We're here to run a quartet of Minis-three new and one vintage-through a small portion of the original Alpine Rally, which abused cars, drivers, and navigators for some 2400 miles in three segments, including two dozen special stages on roads open to the public, eight harrowing hill-climbs over mountain passes, and a brutal seventeen-lap stint on the Monza road-race circuit in Italy. Easily the most picturesque of all international road competitions, the Coupe des Alpes also proved a vengeful beast. Of the eighty-seven cars that departed the rally's start/finish in the seaside town of Marseille on a Thursday evening in June 1963, only twenty-four would make it back on the following Tuesday morning. When the dust settled, the diminutive Mini, a newcomer to such competition, had made a memorable showing, winning the touring-car category, the women's Coupe des Dames category, and the coveted team prize.

Full Front Views

Our trio of new Minis includes a standard Cooper with a five-speed manual gearbox, another equipped with a paddle-controlled continuously variable transmission, and a third with the John Cooper Works package, which employs a new cylinder head, exhaust system, and engine-management software to nudge the normally aspirated in-line four's output from 114 to 124 horsepower and its torque from 110 to 114 pound-feet. (The Cooper kit is a Europe-only option, but a version of the dealer-installed package for the Cooper S is available in the States; it bumps the supercharged engine's horsepower from 163 to an even 200.) The old Mini in our group is a magnificent 1991 model, modified to Group N rallying standards with a full roll cage, fire-suppression kit, and racing seats with five-point harnesses.
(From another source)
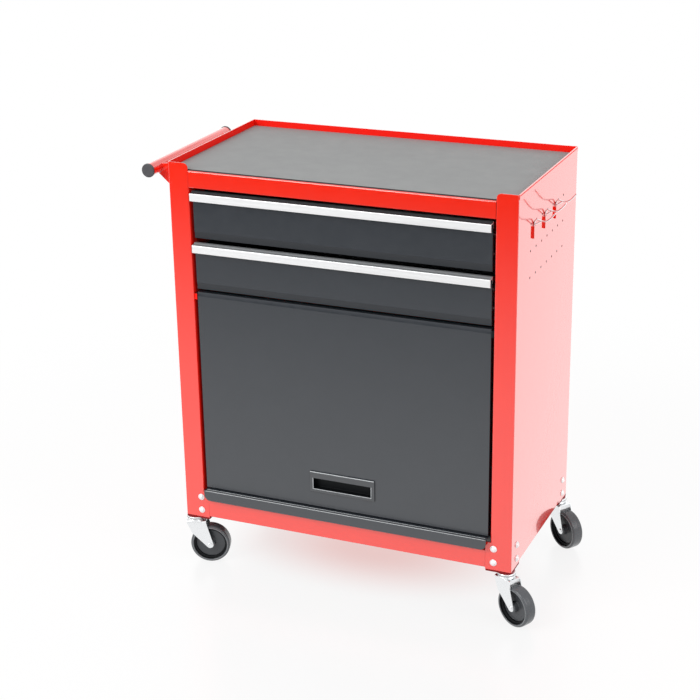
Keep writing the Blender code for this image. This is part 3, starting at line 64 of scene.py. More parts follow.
WELD = 1e-6
QUARTER_TURN = math.pi / 2
FULL_TURN = 2 * math.pi
FLAT_ANGLE = math.radians(0.4)
SHARP_ANGLE = math.radians(50)
LATHE_STEPS = 72
SMALL_STEPS = 32
CORNER_STEPS = 4
WIRE_ROUND = 4
WIRE_ALONG = 8
BEVEL_SEGMENTS = 2
EVEN_WEIGHT = 60
LONGEST_CORNER = 0.48
ALONG_Y = Matrix.Rotation(-QUARTER_TURN, 4, "X")


class Slot(Enum):
    """The record's material slots."""

    RED = "red_paint"
    CHARCOAL = "charcoal_paint"
    ALUMINIUM = "aluminium"
    ZINC = "zinc_plate"
    MAT = "mat_grey"
    WHEEL = "wheel_grey"
    BLACK = "black_plastic"


class Body(Enum):
    """The rigid bodies that pieces ride on, apart from the casters'."""

    CABINET = "cabinet"
    UPPER_DRAWER = "upper_drawer"
    LOWER_DRAWER = "lower_drawer"
    DOOR = "door"


# Finishes


@dataclass(frozen=True)
class Wiring:
    """A node tree, with a short way to add nodes to it."""

    tree: bpy.types.NodeTree

    def feed(self, node: Node, inputs: dict[str | int, Any]) -> None:
        """Links or sets a node's inputs.

        Args:
            node: the node.
            inputs: for each input, another node's output or a plain value.
        """
        for key, source in inputs.items():
            if isinstance(source, Socket):
                self.tree.links.new(source, node.inputs[key])
            else:
                node.inputs[key].default_value = source

    def add(self, kind: str, inputs: dict[str | int, Any], **settings: str) -> Node:
        """Adds a node.

        Args:
            kind: the node's kind, as its type is called after ShaderNode.
            inputs: what its inputs get.
            settings: the node's own settings.

        Returns:
            The node.
        """
        node = self.tree.nodes.new(f"ShaderNode{kind}")
        for key, setting in settings.items():
            setattr(node, key, setting)
        self.feed(node, inputs)
        return node

    def noise(self, spot: Socket, scale: float, detail: float) -> Socket:
        """Adds noise.

        Args:
            spot: the coordinates.
            scale: features per metre.
            detail: octaves.

        Returns:
            The noise's level.
        """
        return self.add("TexNoise", {"Vector": spot, "Scale": scale, "Detail": detail}).outputs["Fac"]

    def bump(self, spot: Socket, waves: Pair, detail: float) -> Node:
        """Adds a bump from noise.

        Args:
            spot: the coordinates.
            waves: features per metre, and their height.
            detail: the noise's octaves.

        Returns:
            The bump node.
        """
        height = self.noise(spot, waves[0], detail)
        return self.add("Bump", {"Height": height, "Strength": 1.0, "Distance": waves[1]})

    def mix(self, share: Any, first: Node, second: Node) -> Node:
        """Mixes two shaders.

        Args:
            share: the second one's share, an output or a number.
            first: the first shader.
            second: the second shader.

        Returns:
            The mixing node.
        """
        return self.add("MixShader", {0: share, 1: first.outputs[0], 2: second.outputs[0]})

    def rise(self, value: Socket, span: Pair, low: float = 0.0) -> Socket:
        """A smooth rise to 1 over a span of a value.

        Args:
            value: the value.
            span: where the rise starts and ends.
            low: the level before it.

        Returns:
            The rising level.
        """
        inputs = {"Value": value, "From Min": span[0], "From Max": span[1], "To Min": low, "To Max": 1.0}
        return self.add("MapRange", inputs, interpolation_type="SMOOTHSTEP").outputs["Result"]


@dataclass(frozen=True)
class Finish:
    """A surface finish: two close tones, gloss that varies, a fine grain and long waves in the surface.

    A scale is in features per metre. Grain and wave are each a scale and a height in metres.
    """

    name: str
    slot: Slot
    tones: tuple[Colour, Colour]
    rough: Pair
    grain: Pair = (900.0, 0.000012)
    wave: Pair = (30.0, 0.0)
    tone_scale: float = 60.0
    rough_scale: float = 160.0
    metallic: float = 0.0
    stretch: Triple = (1.0, 1.0, 1.0)
    coat: float = 0.0
    coat_roughness: float = 0.05
    coat_ior: float = 1.5
    ior: float = 1.5
    tone_detail: float = 3.0
    patch_detail: float = 4.0
    patch_span: Pair = (0.3, 0.7)
    grain_detail: float = 2.0
    wave_detail: float = 1.0

    def material(self) -> bpy.types.Material:
        """The finish's node material, made once.

        Returns:
            The material.
        """
        known = bpy.data.materials.get(self.name)
        if known:
            return known
        material = bpy.data.materials.new(self.name)
        material.use_nodes = True
        nodes = Wiring(material.node_tree)
        place = nodes.add("TexCoord", {}).outputs["Object"]
        spot = nodes.add("Mapping", {"Vector": place, "Scale": self.stretch}).outputs["Vector"]
        first, second = ((*tone, 1.0) for tone in self.tones)
        cloud = nodes.noise(place, self.tone_scale, self.tone_detail)
        colour = nodes.add("Mix", {MIX_FACTOR: cloud, MIX_FIRST: first, MIX_SECOND: second}, data_type="RGBA")
        gloss = nodes.add("MapRange", {
            "Value": nodes.noise(spot, self.rough_scale, self.patch_detail),
            "From Min": self.patch_span[0], "From Max": self.patch_span[1],
            "To Min": self.rough[0], "To Max": self.rough[1],
        })
        fine = nodes.bump(spot, self.grain, self.grain_detail)
        if self.wave[1]:
            swell = nodes.bump(place, self.wave, self.wave_detail)
            nodes.feed(fine, {"Normal": swell.outputs["Normal"]})
        nodes.feed(material.node_tree.nodes["Principled BSDF"], {
            "Base Color": colour.outputs[MIX_RESULT],
            "Roughness": gloss.outputs["Result"],
            "Normal": fine.outputs["Normal"],
            "Metallic": self.metallic,
            "IOR": self.ior,
            "Coat Weight": self.coat,
            "Coat Roughness": self.coat_roughness,
            "Coat IOR": self.coat_ior,
        })
        return material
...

From the outside, however, aside from its flared wheel arches and twelve-inch gold-toned alloys wearing V-rated Yokohama Advan rubber, our little red '91 is a dead ringer for the Mini's inaugural 1959 model.

From the Paris-like hurly-burly of ancient Aix-en-Provence, just to the north of Marseille, we launch out into the countryside for a two-day excursion up and over the French Alps, meandering 500 miles through the mountains before nosing south and rolling into the glam capital of the Riviera, Nice. The highlights of the trip are, unquestionably, the conquest of two of the passes employed for the original Coupe des Alpes's preuves, or high-speed hill-climbs: the 4962-foot Col d'Allos and the 5129-foot Col de la Cayolle.

Full Front View

The whole of France is exquisite, but no place in the country captures the imagination quite like the incomparable French Alps, a region that stretches from the Mediterranean coast north to Lake Geneva in Switzerland. From an enthusiast driver's standpoint, this is nothing short of heaven on earth. The asphalt is smooth and tenacious, and one gets the impression that the road's creators determined its course by chasing a butterfly. Turns, twists, and dips are incessant and unpredictable. A distant cacophony of copper bells on a herd of Alpine cattle, far up over the ridge, beckons through the thin air like a siren call. Switch-backs squiggle up the mountainside with a playfulness that belies the grave consequences of a misplaced tire. It's a free-form roller coaster, and the Mini was born to ride it.